**Aim:** Your task is to reproduce the entries below word for word.

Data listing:
═══
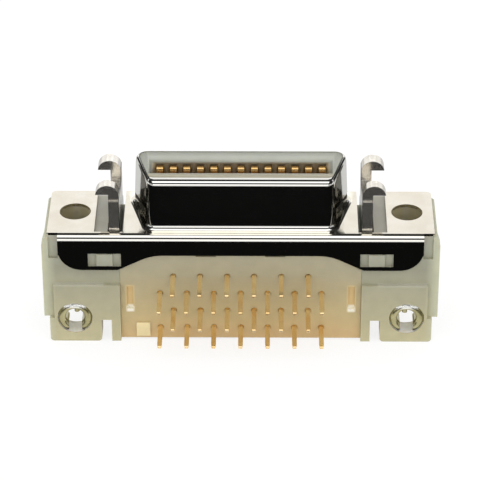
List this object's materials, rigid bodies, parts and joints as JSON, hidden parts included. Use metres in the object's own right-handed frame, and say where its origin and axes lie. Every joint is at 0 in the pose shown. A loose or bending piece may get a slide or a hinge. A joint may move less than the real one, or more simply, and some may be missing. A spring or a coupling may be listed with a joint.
{
  "type": "shielded half-pitch ribbon connector receptacle",
  "caption": "Right-angle board-mount receptacle with a D-shaped metal shroud, screw flange, two hooked latch posts, pale plastic housing and gold solder tails.",
  "frame": {"origin": "midway between the two flange screw holes, on the flange's front face", "axes": "+X along the flange, +Z the mating direction, -Y towards the circuit board"},
  "size_m": [0.0372, 0.0116, 0.0167],
  "materials": {
    "nickel_shell": "bright nickel plate",
    "nickel_latch": "bright nickel plate",
    "clip_metal": "bright tin plate",
    "housing_plastic": "slightly translucent moulded",
    "aligner_plastic": "slightly translucent moulded",
    "contact_gold": "gold plate"
  },
  "bodies": {
    "root": {"front_shell": "nickel_shell", "housing": "housing_plastic", "tail_aligner": "aligner_plastic", "latch_post_left": "nickel_latch", "latch_post_right": "nickel_latch", "board_clip_left": "clip_metal", "board_clip_right": "clip_metal", "contact_upper_1": "contact_gold", "contact_upper_2": "contact_gold", "contact_upper_3": "contact_gold", "contact_upper_4": "contact_gold", "contact_upper_5": "contact_gold", "contact_upper_6": "contact_gold", "contact_upper_7": "contact_gold", "contact_upper_8": "contact_gold", "contact_upper_9": "contact_gold", "contact_upper_10": "contact_gold", "contact_upper_11": "contact_gold", "contact_upper_12": "contact_gold", "contact_upper_13": "contact_gold", "contact_lower_1": "contact_gold", "contact_lower_2": "contact_gold", "contact_lower_3": "contact_gold", "contact_lower_4": "contact_gold", "contact_lower_5": "contact_gold", "contact_lower_6": "contact_gold", "contact_lower_7": "contact_gold", "contact_lower_8": "contact_gold", "contact_lower_9": "contact_gold", "contact_lower_10": "contact_gold", "contact_lower_11": "contact_gold", "contact_lower_12": "contact_gold", "contact_lower_13": "contact_gold"}
  },
  "joints": []
}
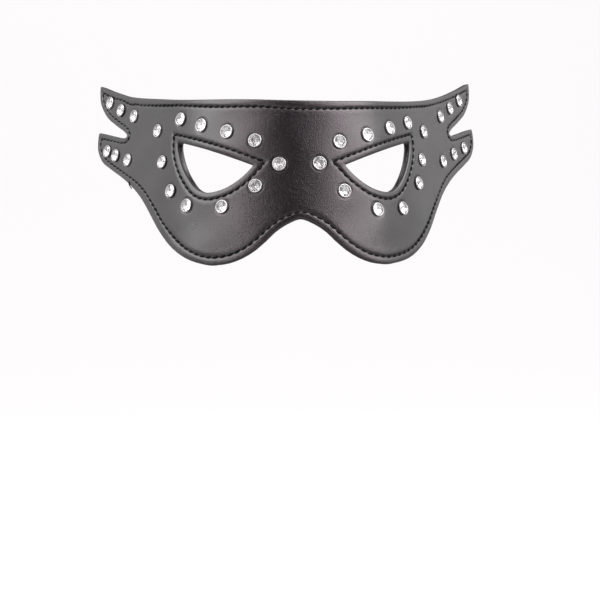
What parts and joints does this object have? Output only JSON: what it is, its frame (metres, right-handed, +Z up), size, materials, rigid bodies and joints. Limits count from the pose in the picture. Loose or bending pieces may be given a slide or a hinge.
═══
**Result for this exercise:**
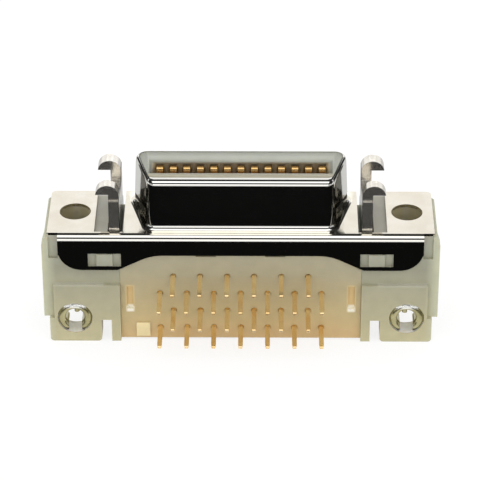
List this object's materials, rigid bodies, parts and joints as JSON, hidden parts included. Use metres in the object's own right-handed frame, and say where its origin and axes lie. Every joint is at 0 in the pose shown. A loose or bending piece may get a slide or a hinge. A joint may move less than the real one, or more simply, and some may be missing. A spring or a coupling may be listed with a joint.
{
  "type": "shielded half-pitch ribbon connector receptacle",
  "caption": "Right-angle board-mount receptacle with a D-shaped metal shroud, screw flange, two hooked latch posts, pale plastic housing and gold solder tails.",
  "frame": {"origin": "midway between the two flange screw holes, on the flange's front face", "axes": "+X along the flange, +Z the mating direction, -Y towards the circuit board"},
  "size_m": [0.0372, 0.0116, 0.0167],
  "materials": {
    "nickel_shell": "bright nickel plate",
    "nickel_latch": "bright nickel plate",
    "clip_metal": "bright tin plate",
    "housing_plastic": "slightly translucent moulded",
    "aligner_plastic": "slightly translucent moulded",
    "contact_gold": "gold plate"
  },
  "bodies": {
    "root": {"front_shell": "nickel_shell", "housing": "housing_plastic", "tail_aligner": "aligner_plastic", "latch_post_left": "nickel_latch", "latch_post_right": "nickel_latch", "board_clip_left": "clip_metal", "board_clip_right": "clip_metal", "contact_upper_1": "contact_gold", "contact_upper_2": "contact_gold", "contact_upper_3": "contact_gold", "contact_upper_4": "contact_gold", "contact_upper_5": "contact_gold", "contact_upper_6": "contact_gold", "contact_upper_7": "contact_gold", "contact_upper_8": "contact_gold", "contact_upper_9": "contact_gold", "contact_upper_10": "contact_gold", "contact_upper_11": "contact_gold", "contact_upper_12": "contact_gold", "contact_upper_13": "contact_gold", "contact_lower_1": "contact_gold", "contact_lower_2": "contact_gold", "contact_lower_3": "contact_gold", "contact_lower_4": "contact_gold", "contact_lower_5": "contact_gold", "contact_lower_6": "contact_gold", "contact_lower_7": "contact_gold", "contact_lower_8": "contact_gold", "contact_lower_9": "contact_gold", "contact_lower_10": "contact_gold", "contact_lower_11": "contact_gold", "contact_lower_12": "contact_gold", "contact_lower_13": "contact_gold"}
  },
  "joints": []
}
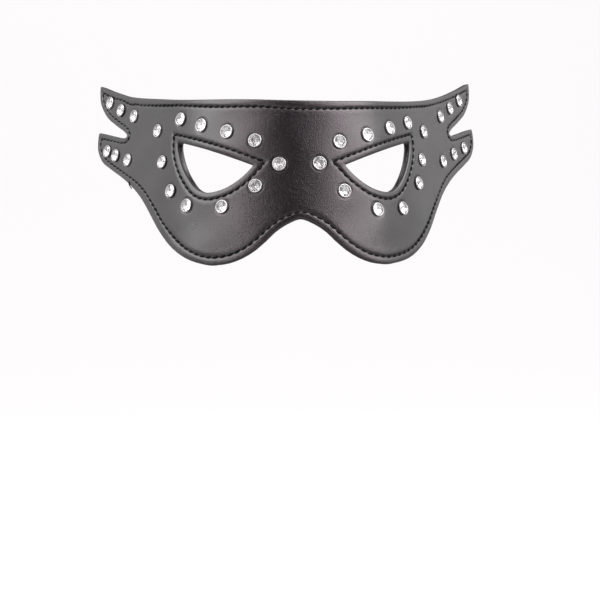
What parts and joints does this object have? Output only JSON: what it is, its frame (metres, right-handed, +Z up), size, materials, rigid bodies and joints. Limits count from the pose in the picture. Loose or bending pieces may be given a slide or a hinge.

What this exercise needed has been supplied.